По возвращении из Минска почти все основатели партии были арестованы; полиция прекрасно знала о деятельности съезда. Но не сам факт ареста был важен – существовала угроза развала вновь созданной партии.
Генеалогия политических идей не всегда руководствовалась их содержанием. Так, новая тенденция (экономизм) вытекала из философии, провозгласившей, что рабочие сами должны заниматься своими делами и революциями, поскольку, если вам будет угодно, интеллигенция не заслуживает доверия, то есть, когда дело коснется реальной борьбы, она не станет решительным и стойким приверженцем рабочего класса. И вот эта крайне левая точка зрения рождает экономизм, расположенный намного правее официального марксизма. Экономисты, известные еретики, хотели, чтобы русские социалисты посвятили себя борьбе за экономические интересы рабочих, за увеличение заработной платы и сокращение рабочего дня. Когда дело дошло до политики, социалистам пришлось мгновенно подключить либералов, чтобы обеспечить России принятие конституции и создание западных институтов.
Потрясающее предложение внесла молодая женщина, Катерина Кускова. Оно не было предназначено для публикации; Кускова просто отразила чувства многих радикально настроенных русских студентов, оказавшихся за границей. Студенты увидели, что наибольших благ для рабочих удалось добиться мирным путем с помощью тред-юнионов. В то же время под давлением общества фактически любое правительство было вынуждено двигаться в сторону парламентской демократии. Конечно, Россия не Западная Европа, в ней запрещена профсоюзная деятельность, нет никакого парламента, но было очевидно, что в надлежащее время, и довольно скоро, в империи произойдут подобные изменения.

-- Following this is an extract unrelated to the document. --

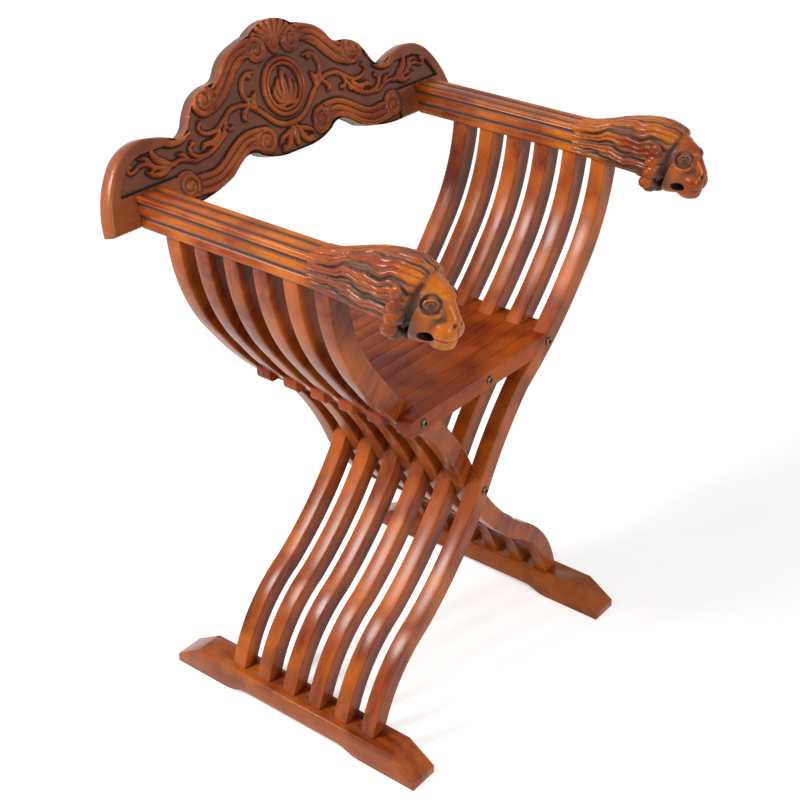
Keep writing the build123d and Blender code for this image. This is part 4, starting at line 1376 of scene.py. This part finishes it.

Находившийся в Сибири Ленин мгновенно отреагировал на заявление Кусковой (известное под названием «Кредо»). Он воспринимал марксизм как вернейший, наиболее научный и целесообразный путь к революции. У Кусковой русский социализм лишался воли, своего революционного значения, превращался в типичный «добренький» интеллигентский социализм. Кускова сводила на нет дела и жертвы его и его товарищей за последние десять лет. Русский марксизм до настоящего времени, писала Кускова, представляет жалкое зрелище.
Ленин немедленно собрал находящихся в ссылке социалистов. Совещание проходило в доме одного из ссыльных (у него была последняя стадия туберкулеза, и все понимали, что он вскоре умрет).[97]